The roster crunch at certain positions was a concern heading into the season, but head coach James Borrego has built a solid rotation that has allowed his team to maximize their potential. The Hornets have the ability to play big or go with a smaller lineup should the need arise. In fact, one of the major benefits of having Hayward is the ability to play him at multiple positions; having played alongside Jaylen Brown and Jason Tatum in Boston, Hayward is well versed in switching and matching up against both bigger and smaller opponents.

Charlotte’s defense has also been much better this year with Hayward on the floor. They rank in the top ten in terms of opponents scoring and top five in steals. Borrego has used various full-court press coverages, as well as an unusual zone defense in the half-court that eventually turns back into a man-to-man scheme.

Using different lineups, the Hornets have been able to utilize guys like PJ Washington and Miles Bridges who, in turn, have ignited their offense. If LaMelo Ball is not in the game, Charlotte can still play their two smaller guards, Rozier and Devonte’ Graham, with Hayward often serving as the primary ball-handler. With him running the offense, it allows those two to do what they do best: shoot the ball.

As a team, the Hornets aren’t exactly elite offensively. They are strong in certain areas, but they also rank near the bottom of the league in scoring, field goals made, field goal percentage and free throw percentage. In order to win close games, there are times where they need Hayward to just take over — and he’s proven on multiple occasions that he is still more than capable of doing just that. Hayward has actually been on quite a roll lately, scoring the ball at an incredible clip. Two weeks ago he put up 34 points in a blowout of the New York Knicks. Later, he had another 34-point performance against the Chicago Bulls. He also scored 39 points, including the game-winning layup, against the Orlando Magic. His season-high came earlier in the month where he posted 44 points in a victory against the Atlanta Hawks.

The individual scoring by Hayward has been impressive, but it hasn’t hampered their offensive rhythm at all.
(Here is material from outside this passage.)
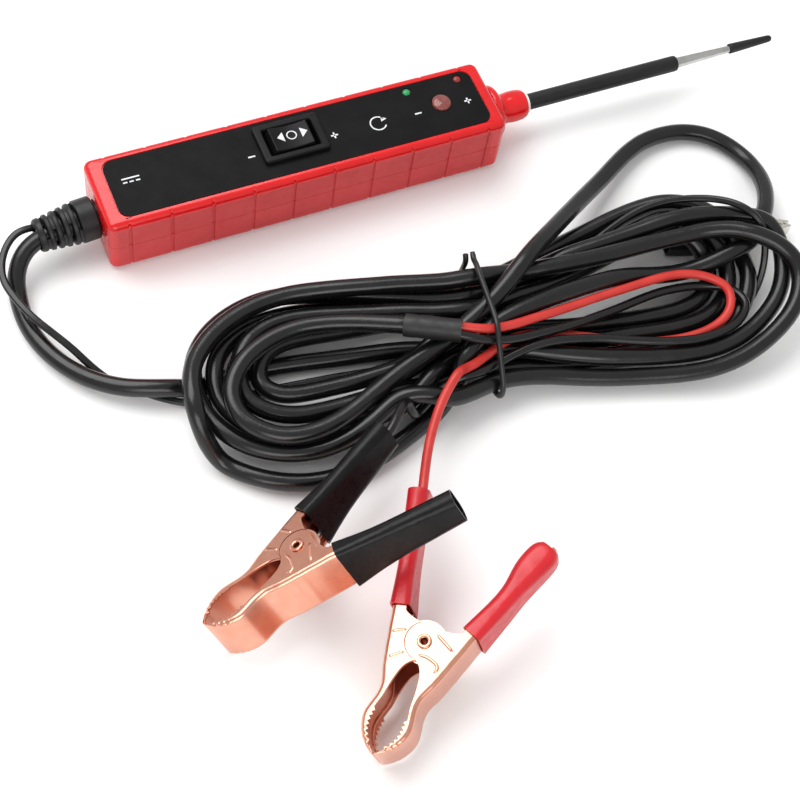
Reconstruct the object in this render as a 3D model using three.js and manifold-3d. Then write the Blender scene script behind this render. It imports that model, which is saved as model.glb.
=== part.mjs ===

In fact, the Hornets currently average 28.3 assists per game, which is the best in the league.

It hasn’t all been sunshine and rainbows in Buzz City. The success on the court hasn’t necessarily translated to winning. After 17 games, their 7-10 record has them sitting in 12th place in the Eastern Conference standings. And, looking at their upcoming schedule, there could be some more bumps in the road.

Charlotte’s next two games are against the aforementioned Pacers. Later, the Hornets will host the Milwaukee Bucks and then head south to face the Miami HEAT, who should have their key pieces back on the floor. After that, they will have to face the Philadelphia 76ers, who own the best record in the conference. Following that game is a matchup with the red-hot Utah Jazz, who have won nine games in a row. Withstanding that rough stretch will be pivotal for this team, as they have now lost four of their last five games. These Hornets are a young group, but Hayward’s experience and the return of fellow Indiana-native Cody Zeller should allow them to win some of those games. Their season just might depend on it.

The Hornets are a fun team to watch. The jaw-dropping passes from Ball and the ridiculous highlight dunks by Bridges are must-see television, but their leader is proving he is worth every penny. Sure, Hayward has the massive contract, but he also has earned the opportunity to be a franchise player once again.

He isn’t the same All-Star player that he was in Utah. This version of Hayward is even better.